This material is from the 4th edition of The Zebrafish Book. The 5th edition is available in print and within the ZFIN Protocol Wiki.

Modified from: Kimmel et al., 1955. Developmental Dynamics 203:253-310. Copyright © 1995 Wiley-Liss, Inc. Reprinted only by permission of Wiley-Liss, a subsidiary of John Wiley & Sons, Inc.

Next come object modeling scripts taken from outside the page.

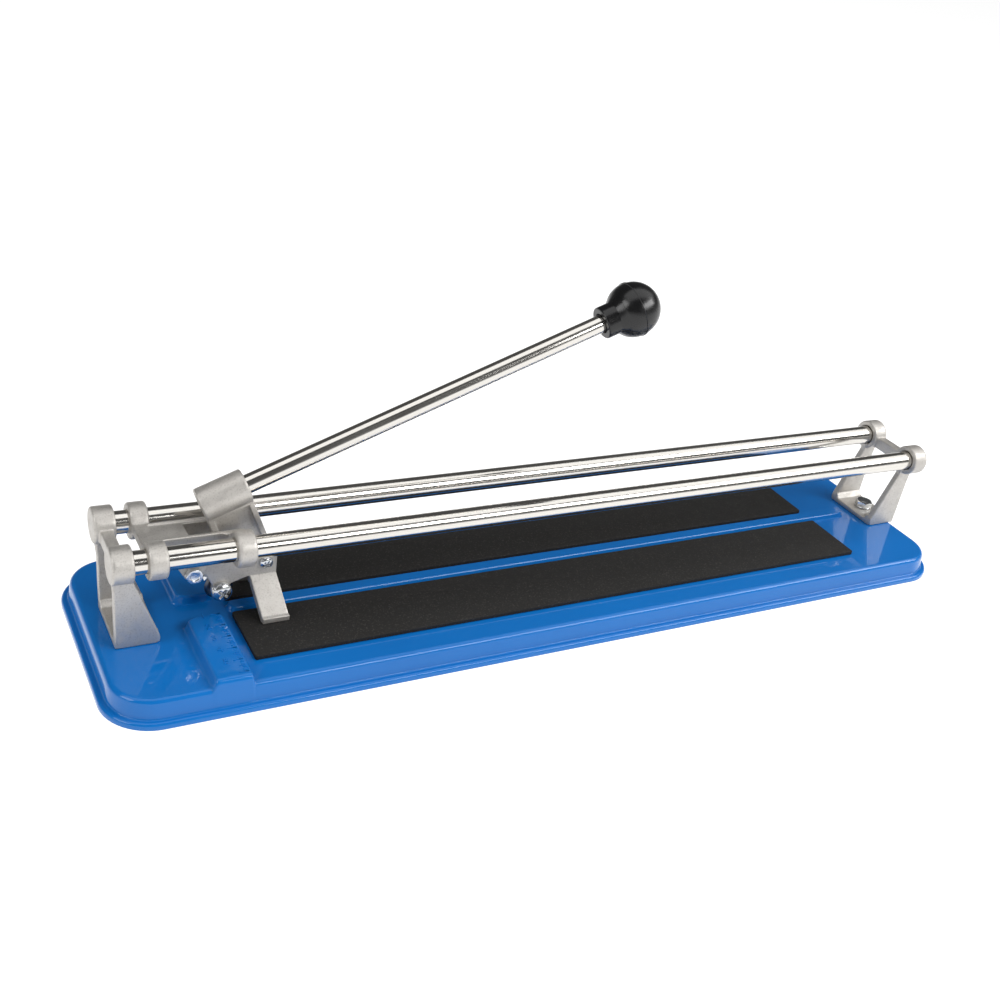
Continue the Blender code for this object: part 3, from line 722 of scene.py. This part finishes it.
def thread_tree():
    """A helical thread: a three-sided ridge wound along +Z."""
    tree, given, result = tree_with("screw_thread", {
        "Radius": "NodeSocketFloat", "Depth": "NodeSocketFloat", "Turns": "NodeSocketFloat",
        "Length": "NodeSocketFloat", "Material": "NodeSocketMaterial"})
    nodes, link = tree.nodes, tree.links.new
    wind = nodes.new("GeometryNodeCurveSpiral")
    wind.inputs["Resolution"].default_value = 24
    link(given.outputs["Turns"], wind.inputs["Rotations"])
    link(given.outputs["Radius"], wind.inputs["Start Radius"])
    link(given.outputs["Radius"], wind.inputs["End Radius"])
    link(given.outputs["Length"], wind.inputs["Height"])
    ridge = nodes.new("GeometryNodeCurvePrimitiveCircle")
    ridge.inputs["Resolution"].default_value = 4
    link(given.outputs["Depth"], ridge.inputs["Radius"])
    sweep = nodes.new("GeometryNodeCurveToMesh")
    sweep.inputs["Fill Caps"].default_value = True
    link(wind.outputs[0], sweep.inputs["Curve"])
    link(ridge.outputs[0], sweep.inputs["Profile Curve"])
    return finish_tree(tree, given, result, sweep.outputs[0])


TICKS = ticks_tree()
THREAD = thread_tree()


def make_fence_scale():
    """Embossed ticks and numerals on the near fence, counted in centimetres from the middle."""
    marks = []
    edge = FENCE_X[1] - FENCE_SLOPE[1] - 0.7 * MM
    top = DECK_TOP + FENCE_RISE
    rows = (("ticks_fine", -10 * MM, 2 * MM, 26, 2.2 * MM), ("ticks_half", -15 * MM, 10 * MM, 5, 3.4 * MM),
            ("ticks_whole", -10 * MM, 10 * MM, 6, 5 * MM))
    for name, start, spacing, count, length in rows:
        row = run_tree(name, TICKS, {"Count": count, "Spacing": spacing, "Length": length, "Width": 0.55 * MM,
                                     "Height": 0.6 * MM, "Material": FINISHES["blue_paint"]})
        row.location = (edge - length / 2, start, top)
        marks.append(soft_edges(row, 0.12 * MM))
    for number in range(1, 6):
        text = bpy.data.curves.new(f"numeral_{number}", "FONT")
        text.body = str(number)
        text.size = 6.2 * MM
        text.extrude = 0.28 * MM
        text.bevel_depth = 0.08 * MM
        text.resolution_u = 4
        text.align_x = "CENTER"
        text.align_y = "CENTER"
        numeral = put(text.name, text)
        numeral.location = (edge - 8.4 * MM, -10 * MM * number, top)
        marks.append(put(f"{text.name}_solid", evaluated_mesh(numeral)))
        bpy.data.objects.remove(numeral)
    return finished(merge("fence_scale", marks), "base", "blue_paint")


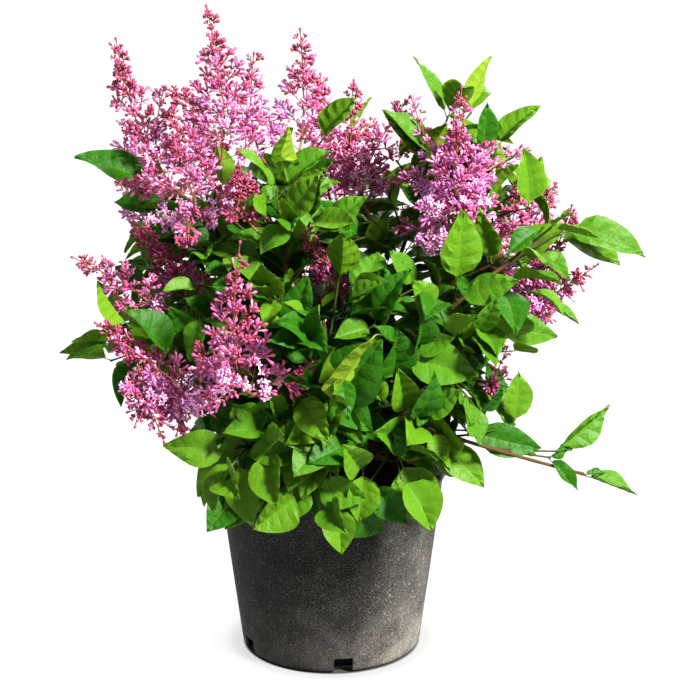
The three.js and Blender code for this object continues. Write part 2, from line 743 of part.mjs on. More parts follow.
for (const { shoot, curve, seed, lead } of leafBearing) {
  if (!lead) continue;
  const root = onBar(curve, TWIG, 0.97);
  const along = lead.clone().sub(root);
  const length = along.length();
  along.normalize();
  growLeaf(shoot, { root, along, length, face: facing(root, along, seeded(seed)) });
}

for (const panicle of panicles) growPanicle(panicle);

for (const shoot of SHOOTS) {
  const draw = seeded(shoot.seed);
  sideTwigs(shoot, shoot.stem, draw).forEach((twig, number) => {
    growTwig(shoot, twig, shoot.seed * 100 + number);
  });
}

for (const { shoot, curve, bar, seed, lead } of leafBearing) {
  const draw = seeded(seed);
  const count = pairCount(curve);
  const leaves = leafPairs(curve, bar, shoot.leaf * LEAF.fuller, draw, count);
  leaves.forEach((leaf, number) => {
    const outer = leaf.pair >= count - LEAF.pairsOnTwig;
    const taken = lead && number === leaves.length - 1;
    if (outer && !taken) growLeaf(shoot, leaf);
  });
}

for (const [name, { kind, pieces }] of nodes) {
  const mesh = new THREE.Mesh(geometryOf(fused(pieces)), new THREE.MeshStandardMaterial(FINISH[kind]));
  mesh.name = name;
  lilacBush.add(mesh);
}

export default lilacBush;
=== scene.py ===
"""A flowering lilac bush in a round nursery pot.

The bush is grown by the rule of its solids and carried to finer twigs. Growth is worked out in
millimetres, with +Z up and the origin under the pot. Meshes are made in metres.
"""

import json
import math
from collections import namedtuple
from functools import lru_cache

import bpy
import numpy as np
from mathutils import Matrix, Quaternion, Vector, noise
from mathutils.bvhtree import BVHTree

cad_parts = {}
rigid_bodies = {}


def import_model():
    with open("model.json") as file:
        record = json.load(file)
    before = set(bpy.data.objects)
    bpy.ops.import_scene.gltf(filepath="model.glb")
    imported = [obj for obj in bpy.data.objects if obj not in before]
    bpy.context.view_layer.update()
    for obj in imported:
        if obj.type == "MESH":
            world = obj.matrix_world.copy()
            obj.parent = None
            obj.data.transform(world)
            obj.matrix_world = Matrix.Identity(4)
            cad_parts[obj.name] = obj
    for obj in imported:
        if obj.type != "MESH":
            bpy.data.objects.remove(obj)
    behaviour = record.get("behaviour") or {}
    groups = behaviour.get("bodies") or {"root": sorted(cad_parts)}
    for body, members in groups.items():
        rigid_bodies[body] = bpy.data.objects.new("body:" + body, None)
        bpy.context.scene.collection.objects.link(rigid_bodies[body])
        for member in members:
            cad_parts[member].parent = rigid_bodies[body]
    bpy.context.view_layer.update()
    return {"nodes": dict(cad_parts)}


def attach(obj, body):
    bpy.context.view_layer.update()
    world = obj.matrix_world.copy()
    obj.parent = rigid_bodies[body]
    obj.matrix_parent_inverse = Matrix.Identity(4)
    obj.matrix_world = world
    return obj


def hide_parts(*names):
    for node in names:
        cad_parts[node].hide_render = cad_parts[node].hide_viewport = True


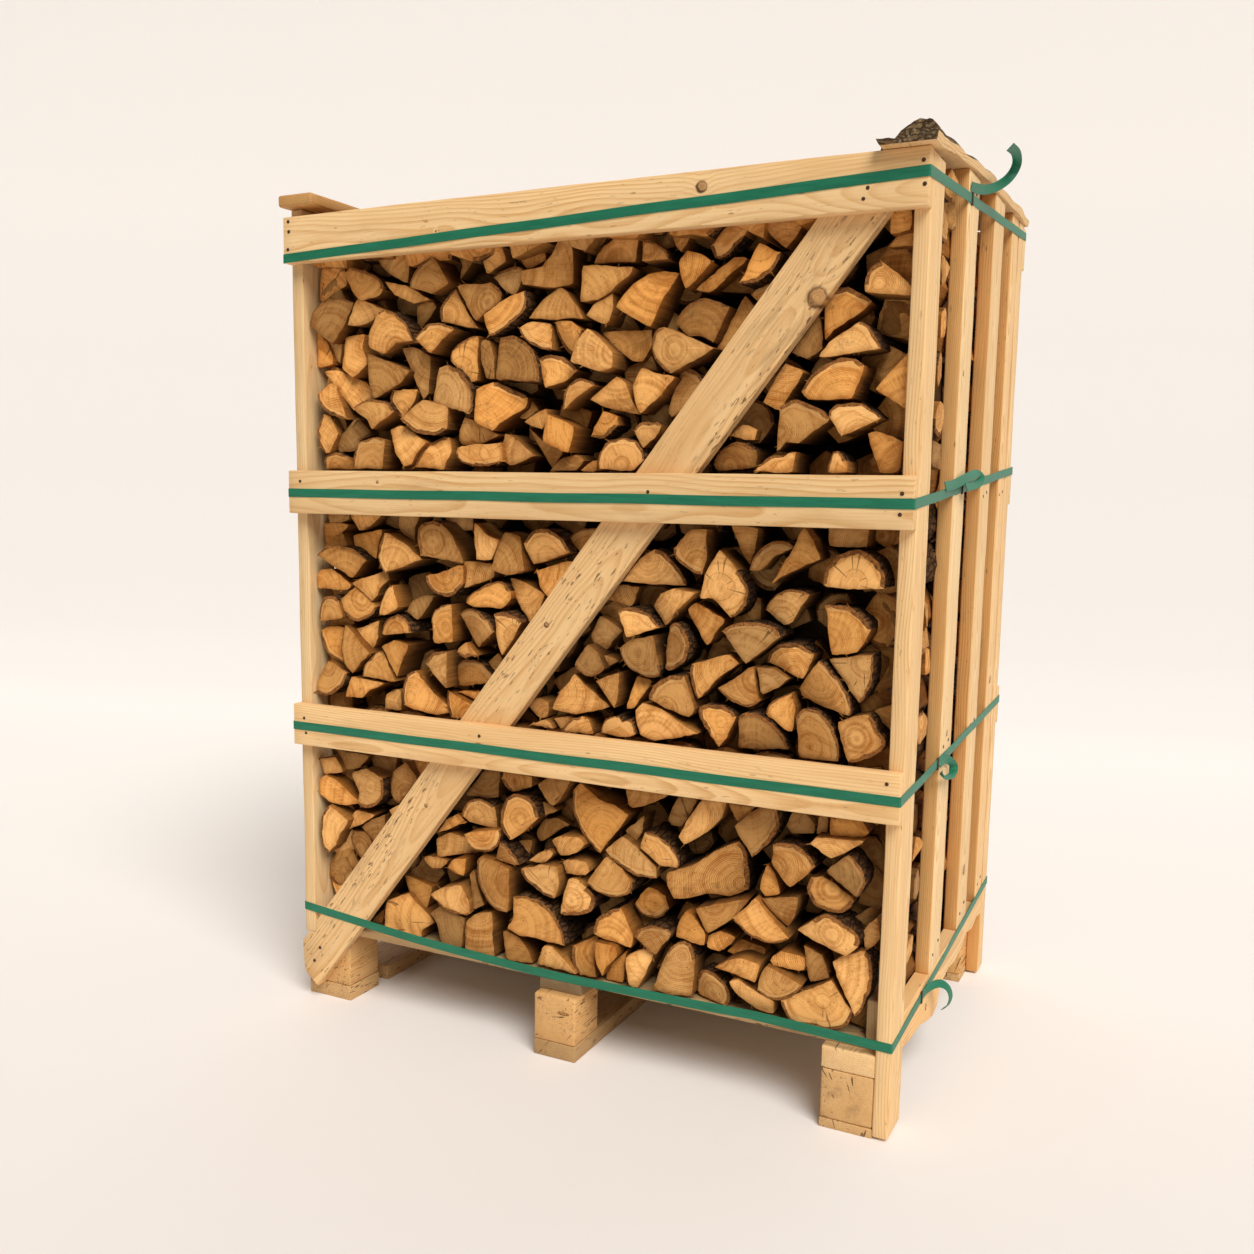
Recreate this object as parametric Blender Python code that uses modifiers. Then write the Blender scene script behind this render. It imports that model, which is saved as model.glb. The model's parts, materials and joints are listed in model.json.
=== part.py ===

Fig. 13. The dorsal side of the blastoderm in a midgastrula embryo, at the 75%-epiboly stage. Nomarski optics. We positioned the embryo with its vegetal pole up, slightly flattened it between coverslips, and focused to obtain this optical section roughly midway between the animal and vegetal poles. Hence the view here is along the embryonic axis with midline structures at the center. The cellular blastoderm, above, covers the yolk cell, below. The EVL, vanishingly thin at this stage, is invisible (but easily visible in surface view). The arrows indicate Brachet's cleft, the distinctive boundary between the epiblast and hypoblast. The epiblast seems to be a multilayer of cells of nearly uniformly thickness, but actually at this time it must be forming a single-cell layered pseudostratified epithelium (Papan and Campos-Ortega, 1994). The hypoblast is sandwiched between the epiblast and YSL. Away from the dorsal midline (e.g. in the region near the arrows) the paraxial hypoblast looks to be a monolayer of cuboidal cells. Specifically in the region of the midline Brachet's cleft is less distinct, the axial hypoblast is thickened, and it might consist of more than a single cell layer. Later, axial hypoblast will contribute to both the mesoderm (e.g. the notochord) and endoderm. Scale bar: 50 µm.